Copel Telecomunicações S.A. Pursuant to an authorization from the Brazilian National Telecommunication Agency, Agência Nacional de Telecomunicações (“ANATEL”), we provide telecommunication services within the States of Paraná and Santa Catarina. We have been offering these services since August 1998 through the use of our fiber optics network (totaling 34.2 thousand km of fiber optic cables by the end of 2018). In addition we have been involved in an educational project aimed at providing broadband internet access to public elementary and middle schools in the State of Paraná.

COPEL currently serves 399 municipalities in the State of Paraná. All of these municipalities are connected to COPEL’s optical backbone.

In addition to the high transmission capacity in its backbone, Copel Telecom serves 85 municipalities in the State of Paraná, with GPON (Gigabit-Capable Passive Optical Networks) access technology, providing several network services with symmetry rates, in different types of FTTx services.

We provide services to most of the major Brazilian telecommunication companies that operate in the State of Paraná. In total, we have corporate clients that include supermarkets, universities, banks, internet service providers and television networks in addition to retail clients. We also provide a number of different telecommunication services to our subsidiaries.

On April 17, 2019, Copel's Board of Directors resolved, unanimously, that we should continue to analyze alternatives for a potential transfer of control of Copel Telecomunicações S.A.

Sercomtel. We own 45% of the stock of Sercomtel Telecomunicações S.A. ("Sercomtel"). Sercomtel holds a concession to provide fixed telephony services and an authorization to provide mobile services in the municipalities of Londrina and Tamarana, located in the State of Paraná. In addition, Sercomtel has two (2) other authorizations from ANATEL that allow it to provide fixed telephony and broadband internet services in all other municipalities of the State of Paraná. Currently, Sercomtel operates with its own network in fifteen (15) municipalities of the State of Paraná, providing voice services and fixed broadband. Pursuant to a commercial agreement between COPEL and Sercomtel in force since March 2012, Sercomtel has been providing voice services over COPEL's network in one hundred and eighty three (183) cities within the State of Paraná, including Curitiba.

As of December 31, 2018, Sercomtel provided a total of 249,568 accesses in fixed telephone services, 62,185 mobile accesses and 109,011 fixed broadband accesses in operation.

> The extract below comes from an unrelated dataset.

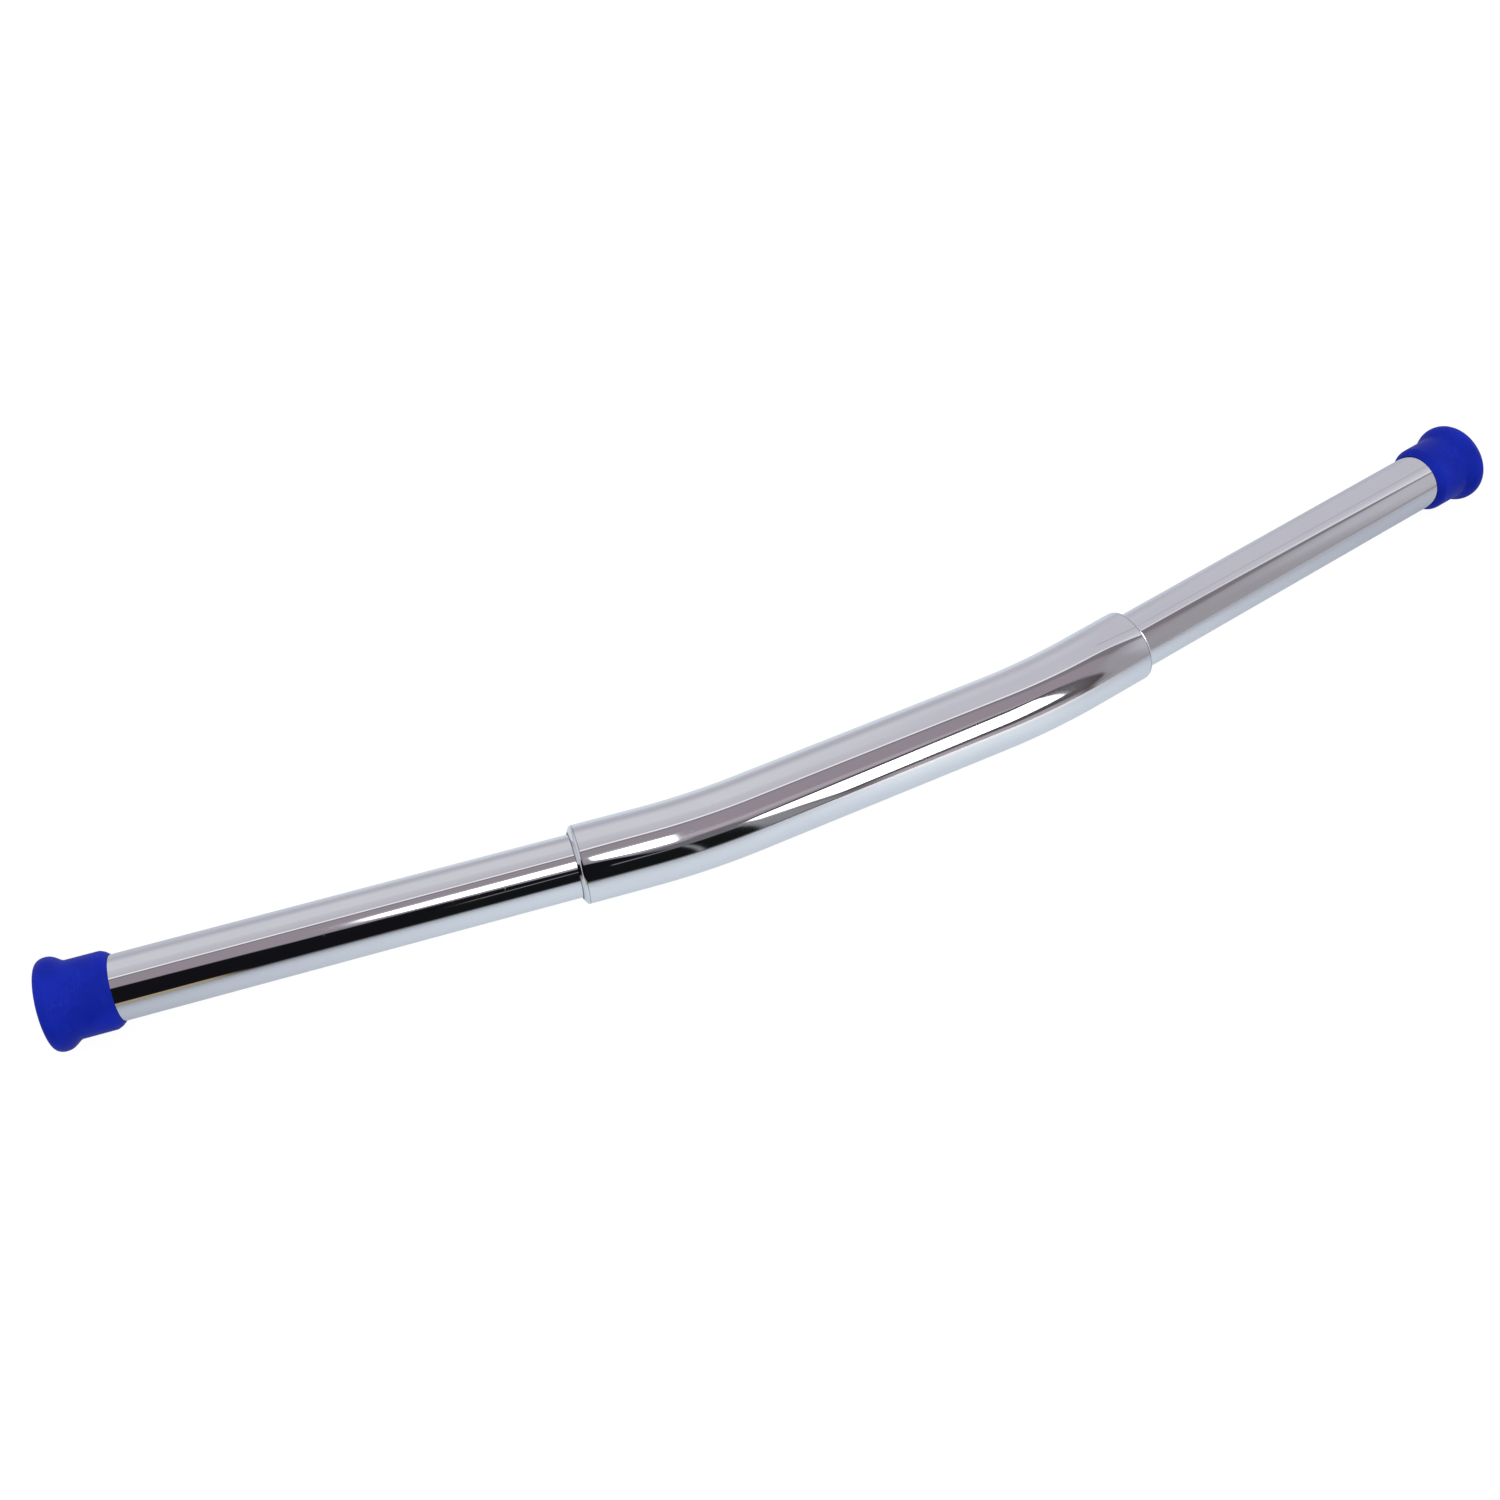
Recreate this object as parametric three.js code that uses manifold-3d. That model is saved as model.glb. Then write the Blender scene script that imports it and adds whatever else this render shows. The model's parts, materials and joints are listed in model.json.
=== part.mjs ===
// A telescopic pull up bar for a doorway, lying on a level surface as it does when it isn't in use.
//
// A cranked steel sleeve in the middle holds a straight tube at each end. A nut in the inner end of
// each tube runs on a spindle that is fixed inside the sleeve, so a tube that is turned by hand screws
// in or out, and the rubber cap on its outer end presses on the door jamb.
//
// Millimetres. X runs along the bar, Z is up, and the ends are bent towards +Y.

import * as THREE from "three";
import { mergeVertices } from "three/addons/utils/BufferGeometryUtils.js";
import Module from "manifold-3d";

// Centre sleeve: straight in the middle, one gentle bend each side, then a straight stub
const SLEEVE_RADIUS = 15.875;
const SLEEVE_BORE = 14.675;
const MIDDLE_LENGTH = 112;
const BEND_RADIUS = 335;
const BEND_ANGLE = THREE.MathUtils.degToRad(7.7);
const STUB_LENGTH = 27.6;
const LIP_OPENING = 13.1;
const BEND_STEPS = 6;

// Inner tubes
const TUBE_RADIUS = 12.7;
const TUBE_BORE = 11.2;
const INSERTED_LENGTH = 58;
const SHOWN_LENGTH = 170.1;
const TRAVEL = 36;
const EXTENSION = { left: 4.5, right: 2 };

// Rubber end caps
const CAP_RADIUS = 15.1;
const FLANGE_RADIUS = 17.9;
const FLANGE_WIDEST = 22.4;
const CAP_BORE = 13.05;
const CAP_LENGTH = 25.6;
const CAP_FLOOR = 21;
const TUBE_IN_CAP = 15.5;

// Screw mechanism
const SPINDLE_RADIUS = 5;
const THREAD_BORE = 5.35;
const NUT_LENGTH = 16;
const NUT_FLANGE = 2;
const ANCHOR_DEPTH = 64;
const ANCHOR_THICKNESS = 4;
const LOCK_NUT_LENGTH = 6;
const LOCK_NUT_FLATS = 16;
const COLLAR_LENGTH = 9;
const PIN_RADIUS = 1.5;
const GAP = 0.3;

const ROUND = 32;
const ROUND_SMALL = 24;

const chrome = new THREE.MeshStandardMaterial({ color: 0xd9dbe0, metalness: 1, roughness: 0.06 });
const zinc = new THREE.MeshStandardMaterial({ color: 0xb4b7ba, metalness: 1, roughness: 0.35 });
const nylon = new THREE.MeshStandardMaterial({ color: 0x1d1e21, metalness: 0, roughness: 0.5 });
const rubber = new THREE.MeshStandardMaterial({ color: 0x1626a4, metalness: 0, roughness: 0.45 });

const wasm = await Module();
wasm.setup();

// A solid of revolution about X. The outline is [along, radius] pairs with the outside running
// towards +X. It starts and ends on the axis, or is closed here.
function turned(outline, sides = ROUND) {
  const points = outline.map(([along, radius]) => new THREE.Vector2(radius, along));
  if (outline[0][1] > 0) {
    points.push(points[0].clone());
  }
  return new THREE.LatheGeometry(points, sides).rotateZ(-Math.PI / 2);
}

// A plain ring about X with its outer edges chamfered
function ring(from, to, bore, radius, chamfer, sides = ROUND) {
  return turned([
    [from, bore],
    [from, radius - chamfer],
    [from + chamfer, radius],
    [to - chamfer, radius],
    [to, radius - chamfer],
    [to, bore],
  ], sides);
}

function regularPoints(sides, radius, offset = 0) {
  const points = [];
  for (let i = 0; i < sides; i += 1) {
    const turn = (2 * Math.PI * i) / sides;
    points.push(new THREE.Vector2(radius * Math.cos(turn), offset + radius * Math.sin(turn)));
  }
  return points;
}

// A plate across X with a round hole on the axis. Its outline may stand off the axis along Y.
function plate(outline, hole, from, to) {
  const shape = new THREE.Shape(outline);
  shape.holes.push(new THREE.Path(regularPoints(ROUND_SMALL, hole)));
  const geometry = new THREE.ExtrudeGeometry(shape, { depth: to - from, bevelEnabled: false });
  return geometry.rotateY(Math.PI / 2).translate(from, 0, 0);
}

function toSolid(geometry) {
  const bare = geometry.clone();
  bare.deleteAttribute("normal");
  bare.deleteAttribute("uv");
  const merged = mergeVertices(bare, 1e-4);
  return new wasm.Manifold(new wasm.Mesh({
    numProp: 3,
    vertProperties: new Float32Array(merged.attributes.position.array),
    triVerts: new Uint32Array(merged.index.array),
  }));
}

function cut(geometry, tool) {
  const mesh = toSolid(geometry).subtract(toSolid(tool)).getMesh();
  const result = new THREE.BufferGeometry();
  result.setAttribute("position", new THREE.BufferAttribute(mesh.vertProperties, 3));
  result.setIndex(new THREE.BufferAttribute(mesh.triVerts, 1));
  result.computeVertexNormals();
  return result;
}

// The sleeve's centreline at a distance from its middle: the point, and how far it has turned
function centreline(distance) {
  const side = Math.sign(distance);
  const beyond = Math.max(0, Math.abs(distance) - MIDDLE_LENGTH / 2);
  const turn = Math.min(BEND_ANGLE, beyond / BEND_RADIUS);
  const stub = beyond - turn * BEND_RADIUS;
  const straight = Math.min(Math.abs(distance), MIDDLE_LENGTH / 2);
  const x = straight + BEND_RADIUS * Math.sin(turn) + stub * Math.cos(turn);
  const y = BEND_RADIUS * (1 - Math.cos(turn)) + stub * Math.sin(turn);
  return { x: side * x, y, turn: side * turn };
}

const SLEEVE_HALF = MIDDLE_LENGTH / 2 + BEND_RADIUS * BEND_ANGLE + STUB_LENGTH;

// Places along one half of the sleeve where its wall needs an edge: both ends of the bend and steps
// between them
function bendStations() {
  const stations = [];
  for (let i = 0; i <= BEND_STEPS; i += 1) {
    stations.push(MIDDLE_LENGTH / 2 + (BEND_RADIUS * BEND_ANGLE * i) / BEND_STEPS);
  }
  return stations;
}

// The sleeve is turned straight, with both mouths rolled in to the tubes, and then bent
function sleeveGeometry() {
  const rolledMouth = [
    [-2.1, SLEEVE_RADIUS],
    [-1.55, SLEEVE_RADIUS - 0.12],
    [-1.1, SLEEVE_RADIUS - 0.5],
    [-0.85, SLEEVE_RADIUS - 1.05],
    [0, LIP_OPENING + 0.25],
    [-0.3, LIP_OPENING],
    [-1.2, LIP_OPENING],
    [-2.1, SLEEVE_BORE],
  ];
  const right = bendStations();
  const left = right.map((station) => -station).reverse();
  const stations = [...left, ...right];
  const outline = [
    ...rolledMouth.map(([along, radius]) => [-SLEEVE_HALF - along, radius]).reverse(),
    ...stations.map((station) => [station, SLEEVE_RADIUS]),
    ...rolledMouth.map(([along, radius]) => [SLEEVE_HALF + along, radius]),
    ...stations.map((station) => [station, SLEEVE_BORE]).reverse(),
  ];
  const geometry = turned(outline);
  const position = geometry.attributes.position;
  for (let i = 0; i < position.count; i += 1) {
    const { x, y, turn } = centreline(position.getX(i));
    const across = position.getY(i);
    position.setXY(i, x - across * Math.sin(turn), y + across * Math.cos(turn));
  }
  return geometry;
}

function capGeometry(mouth) {
  const rim = FLANGE_RADIUS - 1.6;
  const outline = [
    [CAP_FLOOR, 0],
    [CAP_FLOOR, CAP_BORE],
    [0.3, CAP_BORE],
    [0, CAP_BORE + 0.3],
    [0.6, CAP_RADIUS - 0.7],
    [2.4, CAP_RADIUS],
    [15.8, CAP_RADIUS],
    [17, CAP_RADIUS + 0.3],
    [18.2, CAP_RADIUS + 1.2],
    [19.4, CAP_RADIUS + 2.1],
    [20.8, FLANGE_RADIUS - 0.15],
    [FLANGE_WIDEST, FLANGE_RADIUS],
    [23.9, FLANGE_RADIUS - 0.15],
    [25, FLANGE_RADIUS - 0.7],
    [CAP_LENGTH, rim],
    [CAP_LENGTH, 12],
    [CAP_LENGTH - 1.2, 10.4],
    [CAP_LENGTH - 1.2, 0],
  ];
  return turned(outline.map(([along, radius]) => [mouth + along, radius]));
}

function nutGeometry(start) {
  const end = start + NUT_LENGTH;
  const body = TUBE_BORE - 0.35;
  return turned([
    [start, THREAD_BORE + 0.5],
    [start, TUBE_RADIUS - 0.6],
    [start + 0.4, TUBE_RADIUS - 0.2],
    [start + NUT_FLANGE, TUBE_RADIUS - 0.2],
    [start + NUT_FLANGE, body],
    [end - 0.6, body],
    [end, body - 0.6],
    [end, THREAD_BORE + 0.5],
    [end - 0.5, THREAD_BORE],
    [start + 0.5, THREAD_BORE],
  ]);
}

// The plug is hollow behind its flange, and its low dome runs on the pressure disc
function plugGeometry(tubeEnd) {
  const body = TUBE_BORE - 0.35;
  return turned([
    [tubeEnd, 0],
    [tubeEnd, body - 2.3],
    [tubeEnd - 12, body - 2.3],
    [tubeEnd - 12, body - 0.5],
    [tubeEnd - 11.4, body],
    [tubeEnd + GAP, body],
    [tubeEnd + GAP, TUBE_RADIUS - 0.2],
    [tubeEnd + 2.1, TUBE_RADIUS - 0.2],
    [tubeEnd + 2.1, 4.2],
    [tubeEnd + 3.1, 3],
    [tubeEnd + 3.4, 0],
  ]);
}

// The screw mechanism, tube and cap of one end. Along is measured on the stub's axis: 0 at the
// sleeve's mouth, outward positive.
function endAssembly(side, extension) {
  const end = new THREE.Group();
  const towardsBend = side === "left" ? -1 : 1;
  const add = (name, geometry, material) => {
    const mesh = new THREE.Mesh(geometry, material);
    mesh.name = `${side}_${name}`;
    end.add(mesh);
  };

  // The sleeve has curved away from the spindle's axis where the anchor disc sits
  const pastStub = ANCHOR_DEPTH + ANCHOR_THICKNESS / 2 - STUB_LENGTH;
  const offset = BEND_RADIUS - Math.sqrt(BEND_RADIUS ** 2 - pastStub ** 2);
  const discFrom = -ANCHOR_DEPTH - ANCHOR_THICKNESS;
  const disc = regularPoints(ROUND, SLEEVE_BORE - 0.55, towardsBend * offset);
  add("anchor_disc", plate(disc, THREAD_BORE, discFrom, -ANCHOR_DEPTH), zinc);
  const lockNutTo = discFrom - GAP;
  const lockNutFrom = lockNutTo - LOCK_NUT_LENGTH;
  const hexagon = regularPoints(6, LOCK_NUT_FLATS / 2 / Math.cos(Math.PI / 6));
  add("lock_nut", plate(hexagon, THREAD_BORE, lockNutFrom, lockNutTo), zinc);

  // Screwed right out, the tube's nut stops just short of the collar
  const collarFrom = TRAVEL - INSERTED_LENGTH + NUT_LENGTH + 0.4;
  const collarRadius = TUBE_BORE - 1.7;
  const pinAlong = collarFrom + COLLAR_LENGTH / 2;
  const spindleFrom = lockNutFrom - 1.7;
  const spindleTo = collarFrom + COLLAR_LENGTH + 2;
  const pinHole = new THREE.CylinderGeometry(PIN_RADIUS + GAP, PIN_RADIUS + GAP, 30, 16);
  pinHole.translate(pinAlong, 0, 0);
  const pinShape = new THREE.CylinderGeometry(PIN_RADIUS, PIN_RADIUS, 2 * collarRadius - 1, 16);
  pinShape.translate(pinAlong, 0, 0);
  const rod = turned([
    [spindleFrom, 0],
    [spindleFrom, SPINDLE_RADIUS - 0.6],
    [spindleFrom + 0.6, SPINDLE_RADIUS],
    [spindleTo - 0.6, SPINDLE_RADIUS],
    [spindleTo, SPINDLE_RADIUS - 0.6],
    [spindleTo, 0],
  ], ROUND_SMALL);
  const collar = ring(collarFrom, collarFrom + COLLAR_LENGTH, THREAD_BORE, collarRadius, 0.6, ROUND_SMALL);
  add("spindle", cut(rod, pinHole), zinc);
  add("stop_collar", cut(collar, pinHole), zinc);
  add("stop_pin", pinShape, zinc);
  add("guide_bush", ring(-20.5, -2.6, CAP_BORE, SLEEVE_BORE - 0.375, 0.3), nylon);

  const inner = extension - INSERTED_LENGTH;
  const mouth = SHOWN_LENGTH + extension;
  const tubeEnd = mouth + TUBE_IN_CAP;
  const discAt = tubeEnd + 3.7;
  add("spindle_nut", nutGeometry(inner), zinc);
  add("inner_tube", ring(inner + NUT_FLANGE + GAP, tubeEnd, TUBE_BORE, TUBE_RADIUS, 0.3), chrome);
  add("end_plug", plugGeometry(tubeEnd), nylon);
  add("pressure_disc", turned([
    [discAt, 0],
    [discAt, TUBE_RADIUS - 0.5],
    [discAt + 0.3, TUBE_RADIUS - 0.2],
    [discAt + 1.5, TUBE_RADIUS - 0.2],
    [discAt + 1.5, 0],
  ]), zinc);
  add("end_cap", capGeometry(mouth), rubber);

  const { x, y } = centreline(towardsBend * SLEEVE_HALF);
  end.position.set(x, y, 0);
  end.rotation.z = towardsBend > 0 ? BEND_ANGLE : Math.PI - BEND_ANGLE;
  return end;
}

const bar = new THREE.Group();
const sleeve = new THREE.Mesh(sleeveGeometry(), chrome);
sleeve.name = "centre_sleeve";
bar.add(sleeve);
for (const side of ["left", "right"]) {
  bar.add(endAssembly(side, EXTENSION[side]));
}

// At rest the bar lies on the middle of its sleeve and on both cap flanges, which are thicker than
// the sleeve, so its ends are tipped up a little
const meanExtension = (EXTENSION.left + EXTENSION.right) / 2;
const flangeAlong = SHOWN_LENGTH + meanExtension + FLANGE_WIDEST;
const flangeAcross = centreline(SLEEVE_HALF).y + flangeAlong * Math.sin(BEND_ANGLE);
bar.rotation.x = Math.asin((FLANGE_RADIUS - SLEEVE_RADIUS) / flangeAcross);

// The origin is the middle of the bar's box, on the surface that it lies on
bar.updateMatrixWorld(true);
const box = new THREE.Box3().setFromObject(bar, true);
bar.position.set(-(box.min.x + box.max.x) / 2, -(box.min.y + box.max.y) / 2, -box.min.z);

const group = new THREE.Group();
group.add(bar);

export default group;
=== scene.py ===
# A telescopic doorway pull up bar, lying on a pale floor.
import json
from math import cos, pi, radians, sin

import bpy
from mathutils import Euler, Matrix, Vector

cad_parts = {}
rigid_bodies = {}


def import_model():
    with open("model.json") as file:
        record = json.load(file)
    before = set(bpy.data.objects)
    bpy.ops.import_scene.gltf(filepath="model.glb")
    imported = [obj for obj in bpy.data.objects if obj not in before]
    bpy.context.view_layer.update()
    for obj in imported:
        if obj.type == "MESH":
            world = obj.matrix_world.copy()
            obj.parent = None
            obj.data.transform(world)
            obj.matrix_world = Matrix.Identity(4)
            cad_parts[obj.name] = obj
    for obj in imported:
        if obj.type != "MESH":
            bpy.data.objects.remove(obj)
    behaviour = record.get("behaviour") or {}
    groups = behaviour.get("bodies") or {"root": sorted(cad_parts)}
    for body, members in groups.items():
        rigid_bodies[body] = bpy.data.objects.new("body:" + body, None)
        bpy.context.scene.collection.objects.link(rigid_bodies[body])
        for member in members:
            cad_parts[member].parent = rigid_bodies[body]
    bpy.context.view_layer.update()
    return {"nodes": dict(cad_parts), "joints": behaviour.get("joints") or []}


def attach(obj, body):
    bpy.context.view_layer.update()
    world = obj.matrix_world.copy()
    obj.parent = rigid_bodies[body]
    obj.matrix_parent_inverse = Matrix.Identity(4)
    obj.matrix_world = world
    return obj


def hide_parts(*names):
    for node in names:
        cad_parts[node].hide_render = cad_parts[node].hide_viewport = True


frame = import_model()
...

In addition to the telecommunications business, Sercomtel currently holds 100% of the capital stock of three subsidiaries: (i) Sercomtel Participações, a company whose purpose is to provide added value services, design, deploy and maintain internet service providers, operate a service center for users of telecommunications services, offer integrated IT solutions, among others (ii) Sercomtel Contact Center, a company whose purpose is to operate call centers, develop and implement CRM - Customer Relation Management projects, provide customer service and relationship services, among others, and (iii) Sercomtel Iluminação, that provides maintenance services in public lighting in the city of Londrina, State of Paraná.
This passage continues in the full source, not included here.